Now, the two parts of the mortgage crisis. Perhaps I am jaded, bitter even, by having looked for a house in Boston for family and actually had good credit and 20% to put down. I have watched in wonder as prices went up and up and up. Who was paying for these properties? Why were people buying and selling six months later and expecting to gain 20%? If you buy and sell a piece of property in less than six months, you should lose money, not make money.

It turns out the 300% rise in prices in Boston was driven by two factors.

People buying houses they couldn't afford.

Companies, tapping into cheap money, selling mortgages to people to buy houses they couldn't afford.

Both parties are greedy, wrong and dug themselves holes they may, or may not, ever get out of.

Do I think it's tragic that people are losing their homes? Of course.

Do I think that the rest of us should pay these people's mortgages for them? No.

Let me take one example from Sunday's Washington Post.

A woman buys a townhouse eight years ago for $200,000 with a fixed rate of 7%. She earns $90,000 a year. This is a situation that should never, ever have gone bad. But it does -- why? Because she takes out a home equity line to 'consolidate bills' -- meaning, I assume, credit card debt and now, she owes more than $260,000 on the house.

Wait a minute.

Presuming she put down 5% on the house, this means she has accumulated over $65,000 in debt in eight years. That's $8,000 a year. Meaning she is living a $98,000 lifestyle on a $90,000 salary. It's worse if she put 10% or more down.

I fail to see where a government intervention is needed here. Financial counseling? Sure. But this woman was planning on the value of the house increasing to support an unsustainable lifestyle.

The company that was selling her the mortgages and lines of credit? Well, that's where Bear Stearns comes in. My sympathy with large, incredibly arrogant, pricks from Wall Street, I don't have any.

These so-called, self-proclaimed Masters Of The Universe have for the past few years been nothing more than Masters Of The Smoke And The Mirrors, paying themselves million dollar bonuses while creating financial tools that even Robert Rubin didn't understand.

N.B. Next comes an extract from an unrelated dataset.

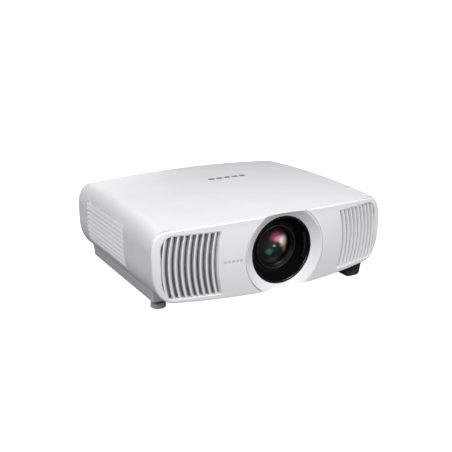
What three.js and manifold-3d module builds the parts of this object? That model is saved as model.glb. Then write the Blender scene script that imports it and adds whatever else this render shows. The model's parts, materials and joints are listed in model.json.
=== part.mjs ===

Just like the woman in Maryland, they are paying the price for one part incompetency, and two parts greed. And we should not bail them out. Not one penny.

Will they fail? Absolutely. And they should. But oh no, we can't allow that and here is the latest news from the Bear Stearns debacle.

The Fed will provide special financing to JPMorgan Chase for the deal, JPMorgan Chase said. The central bank has agreed to fund up to $30 billion of Bear Stearns' less liquid assets. Risky bets on securities tied to subprime mortgages -- loans given to customers with poor credit history -- crippled Bear Stearns, the nations' fifth-largest investment bank.

Hell, no. $30,000,000,000 of our money goes to guarantee the purchase of Bear Stearns because they were incompetent greedy bastards and have 'less liquid assets'? That's just outrageous. Why are we providing our money to help one business acquire one grossly incompetent business?

We can't fund programs helping our veterans.

We can't fund programs that give children insurance.

But over one damn weekend, we find $30 billion to fund greed. It's ridiculous. Pathetic enabling crap.

And it's money wasted, completely wasted. Just like the billions poured down the gullet of Detroit. Because you pull the Band-Aid off slowly or quickly, we're trying to allow these people to feel no pain, when pain is exactly what they deserve.

In fact, if you want to see where we are heading, take a look at this remarkable graph created in the summer of 2006 by the smartest person in America when it comes to real estate, Robert Shiller.

Here are the highlights:

In today's dollars, a house that sold for $100,000 IN 1890 SOLD FOR $110,000 IN 1996.

That's right, one hundred plus years later, real value gain, 10%.

But then comes the 'real estate boom' and in ten years, it sold for $200,000.

Best estimates are that real estate prices have to fall another 40-50% before they reach the historical averages. And they will. It is, as we see everyday in the news, unsustainable to expect otherwise and our line of credit has run out.

They will move back to those averages quickly if we let the market correct, or slower and more painfully if we try to regulate the fall.

Quicker is better. Saving Bear Stearns at $2 a share is slower. And stupid.